Since Mom and Dad couldn’t attend the wedding, the bride and groom devised a plan to bring part of the wedding to them. Our pastor agreed to have our son and his wife repeat their vows in our home church. So, two days after their wedding, the newlyweds dressed again as bride and groom and drove three hours north, to say their vows in our home church with Mom and Dad present. The sanctuary was sunlit on what could have been a very gloomy January 3, 2009. Only thirteen of us were in attendance. 
In addition to the new couple’s wedding vows, our pastor crafted a service celebrating marriage and family by acknowledging Ed and Ibby’s sixty-fifth wedding anniversary––which would be in just two weeks––and gave a blessing to new life, through the upcoming birth of my niece and her husband’s first child due in April (my parents’ second great-grandchild).
This service provided an emotional outlet for feelings we’d all squelched. Liquid emotion ran down every cheek. We sobbed––the groom included. Throughout the service Mom and Dad seemed happy and content. I’m not sure how much of the service they understood. I’m not sure they knew their grandchildren, but they did understand their own marriage was being celebrated. I believe they felt our gratitude for the faith they’d given our family.
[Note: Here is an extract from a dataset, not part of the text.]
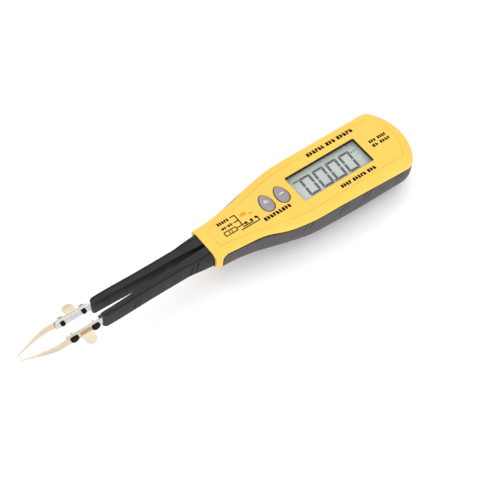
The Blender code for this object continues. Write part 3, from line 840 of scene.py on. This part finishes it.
def schematic():
    """The small circuit sketch on the neck: part symbols, connecting lines and contact dots."""
    line = 0.55
    shapes = strokes((10.0, 16.0), 4.4, 1.6)
    shapes.append(bar((16.6, 4.6), (19.1, 4.6), line))
    for x in (11.4, 14.6):
        shapes.append([(x - 0.9, 0.5), (x - 0.9, 2.3), (x + 0.5, 1.4)])
        shapes.append(bar((x + 0.65, 0.5), (x + 0.65, 2.3), 0.4))
        shapes.append(bar((x - 1.5, 1.4), (x + 1.5, 1.4), 0.34))
    shapes.append(bar((16.6, 1.4), (19.1, 1.4), line))
    for y in (-0.6, -2.7):
        shapes.append(bar((9.9, y), (16.1, y), 0.5))
    for x in (10.0, 16.0):
        shapes.append(bar((x, -2.6), (x, -0.7), 0.5))
    for x in (12.4, 13.7):
        shapes.append(bar((x, -2.25), (x, -1.05), 0.45))
    shapes.append(bar((19.1, 4.7), (19.1, -1.6), line))
    shapes.append(bar((16.4, -1.6), (20.6, -1.6), line))
    shapes.append(bar((18.7, -2.8), (24.0, -2.8), line))
    shapes.append(bar((24.0, -2.8), (24.0, -1.8), line))
    shapes.append(bar((17.3, -3.8), (27.0, -3.8), line))
    shapes.append(bar((26.8, -3.8), (26.8, -1.6), line))
    for x in (21.0, 23.7, 26.2):
        shapes.append(oval((x, -1.64), 0.7, 0.7, 20))
    return shapes


# ---------------------------------------------------------------- buttons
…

Many pictures were taken, but the most important was of the bride and groom with their grandparents.
 Thoughts about the ways families grow and change with intense happiness and deep sadness floated through all our minds. On that day, we pondered birth, life, and the end of life.
We shed many tears during that holiday season––tears of sadness, pain, loss, and joy. A dear friend reminded me, we don’t have the ability to schedule our times of deep sadness separately from our times of great joy, nor should we. These powerful moments weave together to form the people we become. We can’t separate these positive and negative events into distinct timeframes––we must fully embrace each emotion. It may be the joy we allow ourselves to experience that gives us the strength to endure the sadness.